Following that, comes the summer of 2016, with the likes of Kevin Durant, LeBron James, Russell Westbrook, Andre Drummond, Joakim Noah, Damian Lillard, Bradley Beal, and Harrison Barnes all available as free agents.
Depending upon Bryant, the Lakers may or may not have room for these 2016 free agents. Bryant's current extension will be expired, but he may not be ready to retire — especially if he feels that the first year of his extension was wasted. If he does retire, the Lakers, if wise in their signings, will certainly have the cap room to offer one of them a max contract to team with Love and the budding young draftee of 2014 who will still be on a cheap rookie deal. If Bryant decides to instead come back, he certainly won't cost himself a shot at championship number six by demanding top dollar, and instead, he'll much more likely be willing to accommodate the franchise in the hopes of bringing another max level free agent to the franchise.
So let's run this down. Top level draft pick in 2014. Top level free agent in 2015. Possible top level free agent in 2016. Unfortunately, the Lakers will not accumulate a top draft pick in 2015, that pick belongs to the Suns due to the ill-fated Steve Nash trade. Despite this blunder, and the unknown future of Bryant, the Lakers are set up to reload relatively quickly.
Yes, a two to three year wait for greatness seems like a long time for Lakers' fans accustomed to championships, however, it's really not that long in the grand scheme of things, and as Jim sees it, it's not like Jackson is going to make this process move any faster.
If Jim truly felt that he wouldn't be able to turn the franchise around, I believe that he would bite the bullet, even with all of the past transgressions, but at this point in time, that just isn't the case. Jackson is sure to bring an aura of greatness to New York, but that is a franchise that hasn't done anything of importance since 1972-73. Jackson's impact will be far greater in New York than it would be in Los Angeles. The Knicks need Jackson to counteract the failure of Jim Dolan's ownership. Meanwhile, the Lakers are just four seasons removed from their last championship.

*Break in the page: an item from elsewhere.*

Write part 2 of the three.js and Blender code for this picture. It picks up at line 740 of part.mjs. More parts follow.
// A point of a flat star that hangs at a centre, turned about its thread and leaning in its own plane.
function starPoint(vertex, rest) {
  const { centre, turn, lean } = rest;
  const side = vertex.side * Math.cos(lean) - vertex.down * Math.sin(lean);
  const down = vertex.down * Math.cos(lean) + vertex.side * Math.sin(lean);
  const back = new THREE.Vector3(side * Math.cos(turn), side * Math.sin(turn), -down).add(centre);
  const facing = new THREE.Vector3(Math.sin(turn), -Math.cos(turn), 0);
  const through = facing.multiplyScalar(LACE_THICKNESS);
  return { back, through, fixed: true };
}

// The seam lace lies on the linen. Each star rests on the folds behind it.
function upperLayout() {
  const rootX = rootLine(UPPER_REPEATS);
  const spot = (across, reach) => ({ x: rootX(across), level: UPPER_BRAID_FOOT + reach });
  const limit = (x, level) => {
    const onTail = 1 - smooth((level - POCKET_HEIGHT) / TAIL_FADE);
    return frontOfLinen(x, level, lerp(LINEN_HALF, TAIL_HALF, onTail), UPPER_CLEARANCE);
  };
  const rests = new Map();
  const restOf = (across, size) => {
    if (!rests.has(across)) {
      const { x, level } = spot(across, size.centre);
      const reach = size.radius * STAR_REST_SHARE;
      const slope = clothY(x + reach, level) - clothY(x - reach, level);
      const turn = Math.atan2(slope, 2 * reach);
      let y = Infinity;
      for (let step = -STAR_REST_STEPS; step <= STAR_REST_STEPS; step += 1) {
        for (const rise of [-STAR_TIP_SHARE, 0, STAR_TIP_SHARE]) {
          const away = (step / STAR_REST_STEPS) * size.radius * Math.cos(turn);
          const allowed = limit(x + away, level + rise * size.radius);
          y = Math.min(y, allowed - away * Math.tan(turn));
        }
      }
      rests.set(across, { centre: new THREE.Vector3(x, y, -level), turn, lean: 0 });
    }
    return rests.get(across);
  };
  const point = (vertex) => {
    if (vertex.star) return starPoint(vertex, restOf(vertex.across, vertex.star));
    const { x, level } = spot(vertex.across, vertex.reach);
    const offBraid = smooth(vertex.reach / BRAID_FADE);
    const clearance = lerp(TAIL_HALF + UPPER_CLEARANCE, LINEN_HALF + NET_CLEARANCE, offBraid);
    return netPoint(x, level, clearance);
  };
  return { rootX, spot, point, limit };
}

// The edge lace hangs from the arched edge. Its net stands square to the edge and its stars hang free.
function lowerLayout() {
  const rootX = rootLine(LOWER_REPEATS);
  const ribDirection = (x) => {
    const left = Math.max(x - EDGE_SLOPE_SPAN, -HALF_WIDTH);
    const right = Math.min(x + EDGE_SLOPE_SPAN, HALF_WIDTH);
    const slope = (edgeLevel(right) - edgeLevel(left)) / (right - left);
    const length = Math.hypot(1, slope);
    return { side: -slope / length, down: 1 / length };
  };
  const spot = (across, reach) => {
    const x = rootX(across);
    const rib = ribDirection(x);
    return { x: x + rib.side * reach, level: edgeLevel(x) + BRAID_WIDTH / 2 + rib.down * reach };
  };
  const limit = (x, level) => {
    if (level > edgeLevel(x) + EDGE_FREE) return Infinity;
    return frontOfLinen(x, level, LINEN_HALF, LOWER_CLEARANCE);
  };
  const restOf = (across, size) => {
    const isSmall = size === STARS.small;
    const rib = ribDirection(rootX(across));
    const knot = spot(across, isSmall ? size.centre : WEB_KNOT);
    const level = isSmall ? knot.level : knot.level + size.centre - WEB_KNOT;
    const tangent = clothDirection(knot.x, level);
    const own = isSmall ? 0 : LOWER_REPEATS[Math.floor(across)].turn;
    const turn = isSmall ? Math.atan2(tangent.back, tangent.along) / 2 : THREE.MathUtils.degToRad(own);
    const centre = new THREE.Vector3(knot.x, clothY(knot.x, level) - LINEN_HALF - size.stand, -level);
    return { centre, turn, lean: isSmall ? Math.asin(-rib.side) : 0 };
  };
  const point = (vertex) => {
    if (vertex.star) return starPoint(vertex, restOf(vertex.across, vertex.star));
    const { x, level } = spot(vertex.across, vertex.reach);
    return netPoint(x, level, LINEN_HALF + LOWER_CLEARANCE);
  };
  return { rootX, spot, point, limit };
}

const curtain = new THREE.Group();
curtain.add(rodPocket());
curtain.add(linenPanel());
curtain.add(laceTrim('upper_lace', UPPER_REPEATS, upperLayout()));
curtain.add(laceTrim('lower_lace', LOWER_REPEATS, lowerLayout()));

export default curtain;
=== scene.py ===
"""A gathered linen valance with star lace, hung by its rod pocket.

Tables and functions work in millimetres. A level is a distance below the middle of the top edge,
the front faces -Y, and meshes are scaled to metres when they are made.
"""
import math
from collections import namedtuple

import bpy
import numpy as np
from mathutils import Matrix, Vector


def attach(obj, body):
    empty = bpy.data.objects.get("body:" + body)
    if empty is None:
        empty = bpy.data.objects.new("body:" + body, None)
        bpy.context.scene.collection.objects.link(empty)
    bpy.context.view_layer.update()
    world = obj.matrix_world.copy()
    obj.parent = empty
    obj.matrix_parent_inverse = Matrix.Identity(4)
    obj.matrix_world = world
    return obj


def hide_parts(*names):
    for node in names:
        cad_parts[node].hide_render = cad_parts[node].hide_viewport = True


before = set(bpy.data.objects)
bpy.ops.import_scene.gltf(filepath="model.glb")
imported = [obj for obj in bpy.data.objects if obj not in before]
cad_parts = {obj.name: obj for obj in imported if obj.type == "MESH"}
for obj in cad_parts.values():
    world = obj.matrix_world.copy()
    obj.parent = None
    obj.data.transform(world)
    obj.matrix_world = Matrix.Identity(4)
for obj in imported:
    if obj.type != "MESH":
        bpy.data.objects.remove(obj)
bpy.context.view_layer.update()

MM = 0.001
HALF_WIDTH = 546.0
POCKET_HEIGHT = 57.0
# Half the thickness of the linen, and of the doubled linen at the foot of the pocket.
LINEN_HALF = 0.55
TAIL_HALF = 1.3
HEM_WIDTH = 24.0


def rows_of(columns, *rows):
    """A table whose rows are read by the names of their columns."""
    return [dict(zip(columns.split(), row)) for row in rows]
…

No matter what, the Lakers are going to have to wait a couple of seasons to once again be great. Next season will likely be rough once again, but as soon as the 2014-15 season ends, things will be looking up. If you think free agents are going to avoid Los Angeles, a marquee franchise with championship pedigree, Hollywood endorsements, the night life, the weather, the beach, and everything else that comes with the franchise, you, simply, are wrong.
Howard may have put a scare in the franchise, but he undoubtedly is an aberration, not the norm. Howard isn't necessarily a young star, and he saw the writing on the wall for the Lakers problems, as well as the opportunity for immediate success in Houston. His decision had more to do with basketball reasons relative to his age than anything else.
Simply put, Jim Buss will lead the Lakers back to prominence, and when everyone is kissing his [Swearing is not permitted at Clublakers. You must edit this post prior to submitting.], he'll beam with an "I told you so," arrogance, an air of intellectual superiority. In actuality, he may have more in common with his father than we know.